Apesar do número de matrículas na pré-escola ter aumentado em 10 anos, de 89,1% para 93,9%, Alexsandro pede cautela. “É preciso colocar uma lente aumentativa nas modalidades de educação infantil que chamamos de regular”, explica, em referência à educação bilíngue de surdos e à garantia de aprendizado das crianças indígenas.
“Um bebê surdo que encontra uma turma de crianças que não usa Libras (Língua Brasileira de Sinais) está privado de diálogo na sua própria língua na primeira infância, do mesmo jeito que crianças indígenas, falantes de suas línguas naturais, encontram professoras e crianças que não falam suas línguas naturais e também estão privados. Como a gente presta atenção na universalidade da educação infantil?”, questiona.
Outro aspecto que merece atenção, de acordo com Alexsandro, é a garantia de serviços aos quais crianças matriculadas (e suas famílias) têm acesso. Se a criança está fora da creche, a chance de estar fora de outros serviços sociais é altíssima. “Se nós não chegamos por meio do serviço educacional, outros serviços estão sendo negados e direitos estão sendo violados. Nós precisamos avaliar com uma lupa grande essa questão do acesso, que foi produzido ao longo da história de maneira regressiva: na educação infantil, entrou primeiro quem menos precisou; depois fomos atrás daqueles que mais precisam.”
Compromisso e ação para a educação infantil
O Simpósio também apresentou a “Declaração de Tashkent e Compromissos de Ação para Transformar a Educação Infantil e os Cuidados na Primeira Infância”, da Unesco (Organização das Nações Unidas para a Educação, a Ciência e a Cultura).
Lançado na Conferência Mundial sobre Políticas de Educação Infantil e Cuidados na Primeira Infância em 2022, na cidade de Tashkent, capital do Uzbequistão, o documento fortalece o compromisso dos 193 países-membros em assegurar o desenvolvimento infantil de qualidade, com prioridade aos cuidados referentes à educação infantil suas políticas, assim como a melhoria de investimento nessa área.

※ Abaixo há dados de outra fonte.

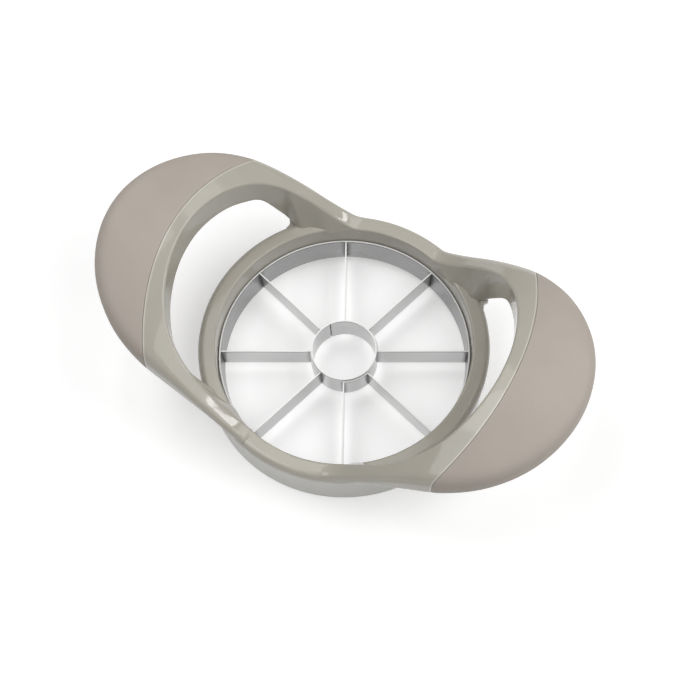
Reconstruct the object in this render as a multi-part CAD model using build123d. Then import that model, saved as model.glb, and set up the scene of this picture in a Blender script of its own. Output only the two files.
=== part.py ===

“A beleza desses encontros é ver o consenso entre os integrantes. Eles entenderam a importância de estender os cuidados na primeira infância no período que abrange o nascimento até os 8 anos de idade, para garantir sua universalidade”, comenta Carolina Belalcazar Canal, especialista em primeira infância da Unesco no Uruguai, que participou de todas as etapas da construção do documento.
A Declaração de Tashkent apresenta quatro temáticas centrais: a universalização da educação infantil, a formação e a valorização dos profissionais, o uso e o monitoramento de dados para a produção de políticas públicas, tendo como base as evidências científicas e o aumento do financiamento.
“Trata-se de uma ferramenta internacional de advocacy (estratégia para mudar uma política pública em nome de uma causa) para a educação infantil e cuidados na primeira infância”, explica Rebeca Otero, coordenadora do setor de educação da entidade. “Educação é questão de direito da criança e investimento é essencial para que esse direito seja exercido”, ressalta.
As mesas da tarde foram dedicadas a temas como formação inicial e continuada dos professores da educação infantil e ao regime de colaboração para a implementação da etapa.